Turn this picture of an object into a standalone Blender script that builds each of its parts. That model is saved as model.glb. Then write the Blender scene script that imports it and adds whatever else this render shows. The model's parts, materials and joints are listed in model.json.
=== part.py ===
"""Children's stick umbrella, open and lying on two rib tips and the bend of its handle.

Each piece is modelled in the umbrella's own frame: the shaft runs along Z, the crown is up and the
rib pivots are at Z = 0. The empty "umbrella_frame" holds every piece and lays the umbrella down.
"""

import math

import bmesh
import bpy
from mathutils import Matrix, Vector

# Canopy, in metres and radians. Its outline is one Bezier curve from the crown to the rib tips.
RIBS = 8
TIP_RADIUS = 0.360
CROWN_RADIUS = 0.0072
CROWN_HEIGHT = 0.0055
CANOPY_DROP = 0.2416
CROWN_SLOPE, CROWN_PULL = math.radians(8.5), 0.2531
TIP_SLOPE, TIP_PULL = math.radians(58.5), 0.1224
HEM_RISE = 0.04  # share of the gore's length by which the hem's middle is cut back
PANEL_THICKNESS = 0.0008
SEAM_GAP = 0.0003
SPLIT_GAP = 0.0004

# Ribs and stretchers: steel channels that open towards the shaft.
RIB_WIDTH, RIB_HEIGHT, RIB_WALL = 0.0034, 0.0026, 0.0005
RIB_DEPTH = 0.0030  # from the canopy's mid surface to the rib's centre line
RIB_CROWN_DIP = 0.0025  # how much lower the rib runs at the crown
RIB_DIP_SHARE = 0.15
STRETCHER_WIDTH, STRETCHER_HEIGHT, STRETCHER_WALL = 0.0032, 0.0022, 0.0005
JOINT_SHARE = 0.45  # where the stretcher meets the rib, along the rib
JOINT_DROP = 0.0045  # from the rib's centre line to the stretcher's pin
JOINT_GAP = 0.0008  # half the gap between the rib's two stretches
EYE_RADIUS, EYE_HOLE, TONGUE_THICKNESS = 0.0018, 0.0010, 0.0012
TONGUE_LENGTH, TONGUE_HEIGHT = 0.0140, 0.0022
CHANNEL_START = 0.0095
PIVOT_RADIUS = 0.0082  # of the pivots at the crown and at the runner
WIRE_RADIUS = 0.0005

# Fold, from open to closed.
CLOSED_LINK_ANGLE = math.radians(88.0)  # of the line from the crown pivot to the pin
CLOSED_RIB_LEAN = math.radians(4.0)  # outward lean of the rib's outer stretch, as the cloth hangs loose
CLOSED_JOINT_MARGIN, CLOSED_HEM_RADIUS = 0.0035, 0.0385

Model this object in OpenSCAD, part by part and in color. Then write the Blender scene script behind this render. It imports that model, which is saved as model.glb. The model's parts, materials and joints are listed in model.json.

_____

• _DIRECTIONS FOR THIS TASK_:
Copy out all of the lines above exactly.

• _REPLY TO THE TASK_:
Turn this picture of an object into a standalone Blender script that builds each of its parts. That model is saved as model.glb. Then write the Blender scene script that imports it and adds whatever else this render shows. The model's parts, materials and joints are listed in model.json.
=== part.py ===
"""Children's stick umbrella, open and lying on two rib tips and the bend of its handle.

Each piece is modelled in the umbrella's own frame: the shaft runs along Z, the crown is up and the
rib pivots are at Z = 0. The empty "umbrella_frame" holds every piece and lays the umbrella down.
"""

import math

import bmesh
import bpy
from mathutils import Matrix, Vector

# Canopy, in metres and radians. Its outline is one Bezier curve from the crown to the rib tips.
RIBS = 8
TIP_RADIUS = 0.360
CROWN_RADIUS = 0.0072
CROWN_HEIGHT = 0.0055
CANOPY_DROP = 0.2416
CROWN_SLOPE, CROWN_PULL = math.radians(8.5), 0.2531
TIP_SLOPE, TIP_PULL = math.radians(58.5), 0.1224
HEM_RISE = 0.04  # share of the gore's length by which the hem's middle is cut back
PANEL_THICKNESS = 0.0008
SEAM_GAP = 0.0003
SPLIT_GAP = 0.0004

# Ribs and stretchers: steel channels that open towards the shaft.
RIB_WIDTH, RIB_HEIGHT, RIB_WALL = 0.0034, 0.0026, 0.0005
RIB_DEPTH = 0.0030  # from the canopy's mid surface to the rib's centre line
RIB_CROWN_DIP = 0.0025  # how much lower the rib runs at the crown
RIB_DIP_SHARE = 0.15
STRETCHER_WIDTH, STRETCHER_HEIGHT, STRETCHER_WALL = 0.0032, 0.0022, 0.0005
JOINT_SHARE = 0.45  # where the stretcher meets the rib, along the rib
JOINT_DROP = 0.0045  # from the rib's centre line to the stretcher's pin
JOINT_GAP = 0.0008  # half the gap between the rib's two stretches
EYE_RADIUS, EYE_HOLE, TONGUE_THICKNESS = 0.0018, 0.0010, 0.0012
TONGUE_LENGTH, TONGUE_HEIGHT = 0.0140, 0.0022
CHANNEL_START = 0.0095
PIVOT_RADIUS = 0.0082  # of the pivots at the crown and at the runner
WIRE_RADIUS = 0.0005

# Fold, from open to closed.
CLOSED_LINK_ANGLE = math.radians(88.0)  # of the line from the crown pivot to the pin
CLOSED_RIB_LEAN = math.radians(4.0)  # outward lean of the rib's outer stretch, as the cloth hangs loose
CLOSED_JOINT_MARGIN, CLOSED_HEM_RADIUS = 0.0035, 0.0385

Model this object in OpenSCAD, part by part and in color. Then write the Blender scene script behind this render. It imports that model, which is saved as model.glb. The model's parts, materials and joints are listed in model.json.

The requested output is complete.